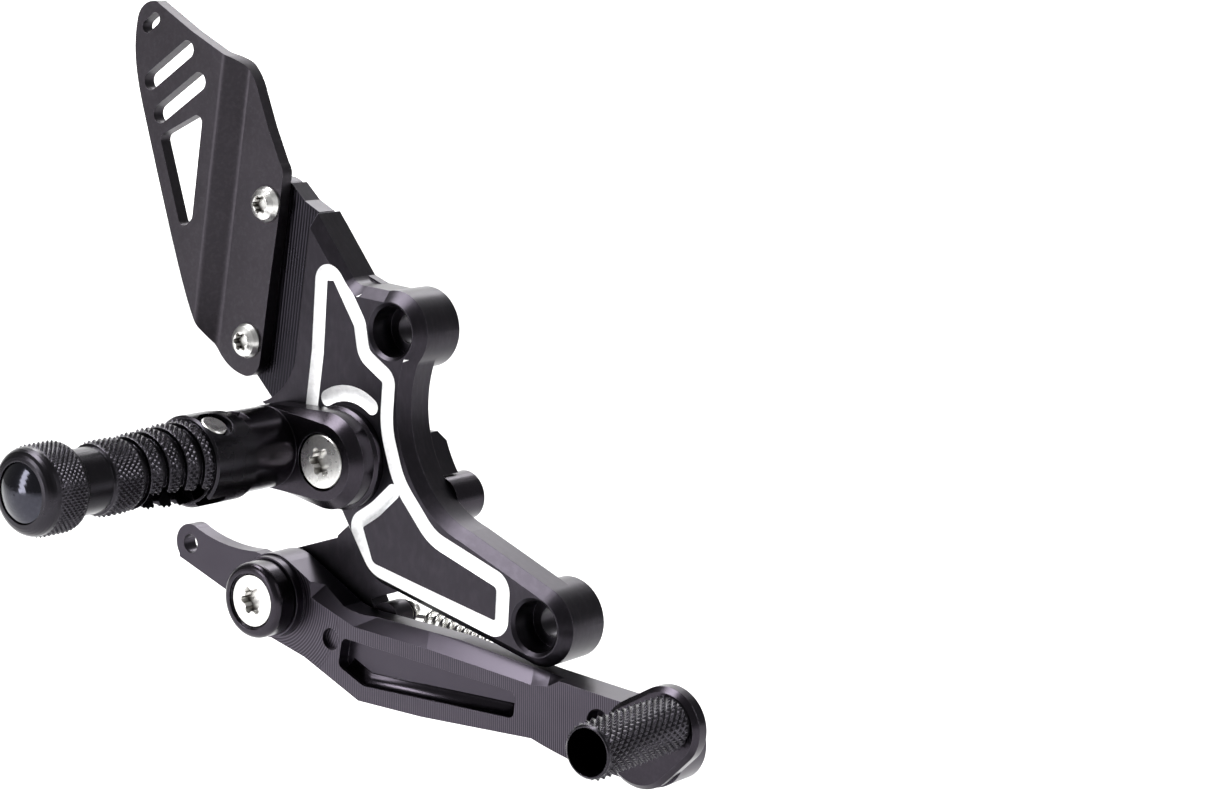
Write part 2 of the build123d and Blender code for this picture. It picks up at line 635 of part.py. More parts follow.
def top_bevel():
    """Milled bevel along the lever's top front edge, from the hub to a scooped end."""
    depth = 4.0
    front = Polyline(
        (-31.0, -81.9), (-13.8, -88.3), (14.6, -90.6), (53.0, -95.1), (59.0, -94.6), (63.0, -92.5),
        (63.0, -60.0), (-31.0, -60.0), close=True,
    )
    inner = Polyline(
        (-28.6, -78.2), (-8.0, -85.3), (12.0, -86.6), (51.0, -91.2), (57.0, -91.9), (62.9, -92.5),
        (62.9, -60.0), (-28.6, -60.0), close=True,
    )
    front_face = Pos(0, LEVER_FRONT, 0) * (Plane.XZ * make_face(front))
    inner_face = Pos(0, LEVER_FRONT + depth, 0) * (Plane.XZ * make_face(inner))
    return loft([front_face.faces()[0], inner_face.faces()[0]], ruled=True)


def lever_hardware():
    parts["lever_pivot_bolt"] = flat_screw(PIVOT, PIVOT_HEAD, MOUNT_FACE, socket_r=4.4)

    cap = [(M8_HEAD_R + 0.4, CAP_FRONT)]
    corner = 2.2
    for step in range(0, 7):
        angle = radians(15 * step)
        cap.append((CAP_R - corner + corner * sin(angle), CAP_FRONT + corner - corner * cos(angle)))
    cone_end = PIVOT_HEAD + M8_HEAD_RIM + M8_HEAD_CONE
    cap += [(CAP_R, CAP_BACK), (M8_R, CAP_BACK), (M8_R, cone_end), (M8_HEAD_R, PIVOT_HEAD + M8_HEAD_RIM)]
    cap += [(M8_HEAD_R, PIVOT_HEAD), (M8_HEAD_R + 0.4, PIVOT_HEAD)]
    parts["lever_pivot_cap"] = turned(cap, PIVOT)

    # two sealed ball bearings with a sleeve between their inner rings
    front = CAP_BACK + 0.4
    back = LEVER_BACK
    bearings = []
    for near, far in ((front, front + BEARING_W), (back - BEARING_W, back)):
        ring = rod(PIVOT, BEARING_R, near, far) - rod(PIVOT, M8_R + SCREW_GAP, near, far)
        for side in (near, far - 0.3):
            ring -= rod(PIVOT, BEARING_R - 1.2, side, side + 0.3) - rod(PIVOT, M8_R + 1.3, side, side + 0.3)
        bearings.append(ring)
    parts["lever_bearings"] = Compound(children=bearings)
    sleeve = rod(PIVOT, M8_R + 1.2, front + BEARING_W, back - BEARING_W)
    parts["bearing_sleeve"] = sleeve - rod(PIVOT, M8_R + SCREW_GAP, front + BEARING_W, back - BEARING_W)
    washer = rod(PIVOT, M8_R + 1.3, LEVER_BACK, ARM_FRONT) - rod(PIVOT, M8_R, LEVER_BACK, ARM_FRONT)
    parts["pivot_washer"] = washer
    spacer = rod(PIVOT, M8_R + 1.3, CAP_BACK, front) - rod(PIVOT, M8_R, CAP_BACK, front)
    parts["cap_spacer"] = spacer


def toe_peg():
    disc = slab(hull(TOE, TOE_R, DISC, DISC_R), DISC_FRONT, LEVER_FRONT - 0.1)
    disc = chamfer(disc.edges().group_by(Axis.Y)[0], 1.4)
    disc -= rod(TUBE, TUBE_SCREW_R, DISC_FRONT - 1, LEVER_FRONT)
    disc -= rod(TOE, DISC_SCREW_R, DISC_FRONT + 1.2, LEVER_FRONT)
    parts["toe_peg_disc"] = disc

    tube = [(TUBE_SCREW_R, DISC_FRONT), (TUBE_R - 0.3, DISC_FRONT), (TUBE_R, DISC_FRONT - 0.3)]
    tube += [(TUBE_R, TUBE_FRONT + 0.4), (TUBE_R - 0.4, TUBE_FRONT), (TUBE_BORE_R, TUBE_FRONT)]
    tube += [(TUBE_BORE_R, DISC_FRONT - TUBE_FLOOR), (TUBE_SCREW_R, DISC_FRONT - TUBE_FLOOR)]
    parts["toe_peg_tube"] = turned(tube, TUBE)

    seat = DISC_FRONT - TUBE_FLOOR
    screw = [(0, seat - 2.2), (3.3, seat - 2.2), (3.6, seat - 1.8), (3.6, seat), (TUBE_SCREW_R, seat)]
    screw += [(TUBE_SCREW_R, LEVER_FRONT - 0.4), (0, LEVER_FRONT - 0.4)]
    parts["toe_tube_screw"] = turned(screw, TUBE) - at(TUBE, seat - 2.2) * torx(1.7, 1.4)

    screw = [(0, DISC_FRONT + 1.6), (DISC_SCREW_R, DISC_FRONT + 1.6), (DISC_SCREW_R, LEVER_BACK)]
    screw += [(4.7, LEVER_BACK), (4.7, LEVER_BACK + 2.2), (4.2, LEVER_BACK + 2.7), (0, LEVER_BACK + 2.7)]
    socket = at(TOE, LEVER_BACK + 2.7) * (Rot(180, 0, 0) * torx(2.3, 1.7))
    parts["toe_disc_screw"] = turned(screw, TOE) - socket

    lock = Pos(86.8, -14.0, -98.8) * Cylinder(LOCK_SCREW_R, 5.0)
    lock = chamfer(lock.edges().sort_by(Axis.Z)[-1], 0.4)
    lock -= Pos(86.8, -14.0, -97.8) * extrude(RegularPolygon(1.5, 6), amount=2.0)
    parts["toe_lock_screw"] = lock


# ----------------------------------------------------- posts and lever return spring
def return_spring_set():
    """Extension spring between a post on the plate's arm and a post on the lever."""
    pin = [(0, ARM_FRONT + 0.5), (POST_PIN_R, ARM_FRONT + 0.5), (POST_PIN_R, SPRING_Y + 1.6)]
    pin += [(POST_PIN_R + 1.2, SPRING_Y + 1.6), (POST_PIN_R + 1.2, SPRING_Y + 2.6), (0, SPRING_Y + 2.6)]
    parts["spring_post"] = turned(pin, POST)
    pin[0] = (0, LEVER_BACK - 3.5)
    pin[1] = (LEVER_PIN_R, LEVER_BACK - 3.5)
    pin[2] = (LEVER_PIN_R, SPRING_Y + 1.6)
    parts["lever_spring_post"] = turned(pin, LEVER_POST)

    start = Vector(POST[0], SPRING_Y, POST[1])
    end = Vector(LEVER_POST[0], SPRING_Y, LEVER_POST[1])
    along = (end - start).normalized()
    span = (end - start).length
    body_start = HOOK_R + SPRING_R + 1.0
    turns = int((span - 2 * body_start) / SPRING_PITCH)
    length = turns * SPRING_PITCH
    coil = Helix(pitch=SPRING_PITCH, height=length, radius=SPRING_R)
    section = Plane(coil @ 0, z_dir=coil % 0) * Circle(SPRING_WIRE_R)
    frame = Plane(origin=start, x_dir=(0, 1, 0), z_dir=along)
    spring = sweep(section, path=coil, is_frenet=True)
    margin = (span - length) / 2
    spring = frame * (Pos(0, 0, margin) * spring)
    loops = []
    for centre, side, t in ((start, 1, 0), (end, -1, 1)):
        tip = coil @ t + (coil % t) * (0.2 * side)
        lead = frame.from_local_coords(Vector(tip.X, tip.Y, margin + tip.Z))
        loop = Location(centre) * (Rot(90, 0, 0) * Torus(HOOK_R, SPRING_WIRE_R))
        bar = Edge.make_line(centre + along * (side * HOOK_R), lead)
        link = sweep(Plane(bar @ 0, z_dir=bar % 0) * Circle(SPRING_WIRE_R * 0.98), path=bar)
        loops.append(loop + link + Location(lead) * Sphere(SPRING_WIRE_R * 1.3))
    parts["lever_return_spring"] = spring + loops[0] + loops[1]


def small_hardware():
    screws = [button_screw(bolt, GUARD_SEAT - GUARD_T, WEB_BACK + 1.0) for bolt in GUARD_BOLTS]
    parts["guard_bolts"] = Compound(children=screws)
    parts["carrier_bolt"] = flat_screw(CARRIER, CARRIER_FACE + 0.2, WEB_BACK - 0.5, socket_r=4.4)
    post = rod(REAR_POST, REAR_POST_R, WEB_BACK, REAR_POST_END)
    post = chamfer(post.edges().group_by(Axis.Y)[-1], 0.6)
    parts["rear_post"] = post - rod(REAR_POST, M6_R, WEB_BACK + 4.0, REAR_POST_END + 1)


def build():
    parts["bracket_plate"] = bracket_plate()
    small_hardware()
    parts["heel_guard"] = heel_guard()
    parts["peg_carrier"] = peg_carrier()
    parts["foot_peg"] = foot_peg()
    peg_ends()
    pivot_pin()
    parts["peg_return_spring"] = peg_return_spring()
    parts["brake_lever"] = brake_lever()
    lever_hardware()
    toe_peg()
    return_spring_set()


build()
os.makedirs("parts", exist_ok=True)
for name, shape in parts.items():
    export_step(shape, f"parts/{name}.step")
    print(name, round(shape.volume, 1), len(shape.solids()))
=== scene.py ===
"""Looks of the foot peg assembly: knurled pieces, groove, finishes, light and camera."""

import json
from math import cos, pi, radians, sin, sqrt

import bmesh
import bpy
from mathutils import Matrix, Vector


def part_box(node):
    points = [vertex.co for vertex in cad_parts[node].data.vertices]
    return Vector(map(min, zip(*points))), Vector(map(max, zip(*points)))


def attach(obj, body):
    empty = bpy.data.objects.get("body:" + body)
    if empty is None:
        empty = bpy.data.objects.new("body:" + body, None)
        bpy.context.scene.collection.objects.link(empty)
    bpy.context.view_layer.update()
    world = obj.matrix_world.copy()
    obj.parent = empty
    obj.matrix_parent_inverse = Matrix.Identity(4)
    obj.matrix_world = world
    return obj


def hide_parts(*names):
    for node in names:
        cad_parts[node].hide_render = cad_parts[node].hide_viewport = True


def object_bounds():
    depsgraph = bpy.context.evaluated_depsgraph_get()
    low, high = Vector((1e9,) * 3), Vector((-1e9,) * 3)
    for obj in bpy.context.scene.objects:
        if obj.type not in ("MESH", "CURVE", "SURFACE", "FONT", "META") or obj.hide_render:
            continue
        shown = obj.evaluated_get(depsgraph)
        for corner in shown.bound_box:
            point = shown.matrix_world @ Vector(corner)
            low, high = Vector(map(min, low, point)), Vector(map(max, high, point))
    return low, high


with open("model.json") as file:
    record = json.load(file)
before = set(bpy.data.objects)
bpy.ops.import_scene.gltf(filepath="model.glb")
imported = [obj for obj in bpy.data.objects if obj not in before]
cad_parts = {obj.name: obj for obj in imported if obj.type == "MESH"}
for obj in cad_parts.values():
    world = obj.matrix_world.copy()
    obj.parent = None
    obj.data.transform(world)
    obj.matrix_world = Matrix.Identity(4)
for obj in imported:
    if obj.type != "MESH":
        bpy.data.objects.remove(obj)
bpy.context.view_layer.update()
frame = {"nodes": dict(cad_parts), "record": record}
nodes = frame["nodes"]
MM = 0.001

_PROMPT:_
Write out exactly the lines from the line holding "for node in" through the last line of the data, and nothing besides those lines.

_FINISHED ANSWER:_
    for node in names:
        cad_parts[node].hide_render = cad_parts[node].hide_viewport = True


def object_bounds():
    depsgraph = bpy.context.evaluated_depsgraph_get()
    low, high = Vector((1e9,) * 3), Vector((-1e9,) * 3)
    for obj in bpy.context.scene.objects:
        if obj.type not in ("MESH", "CURVE", "SURFACE", "FONT", "META") or obj.hide_render:
            continue
        shown = obj.evaluated_get(depsgraph)
        for corner in shown.bound_box:
            point = shown.matrix_world @ Vector(corner)
            low, high = Vector(map(min, low, point)), Vector(map(max, high, point))
    return low, high


with open("model.json") as file:
    record = json.load(file)
before = set(bpy.data.objects)
bpy.ops.import_scene.gltf(filepath="model.glb")
imported = [obj for obj in bpy.data.objects if obj not in before]
cad_parts = {obj.name: obj for obj in imported if obj.type == "MESH"}
for obj in cad_parts.values():
    world = obj.matrix_world.copy()
    obj.parent = None
    obj.data.transform(world)
    obj.matrix_world = Matrix.Identity(4)
for obj in imported:
    if obj.type != "MESH":
        bpy.data.objects.remove(obj)
bpy.context.view_layer.update()
frame = {"nodes": dict(cad_parts), "record": record}
nodes = frame["nodes"]
MM = 0.001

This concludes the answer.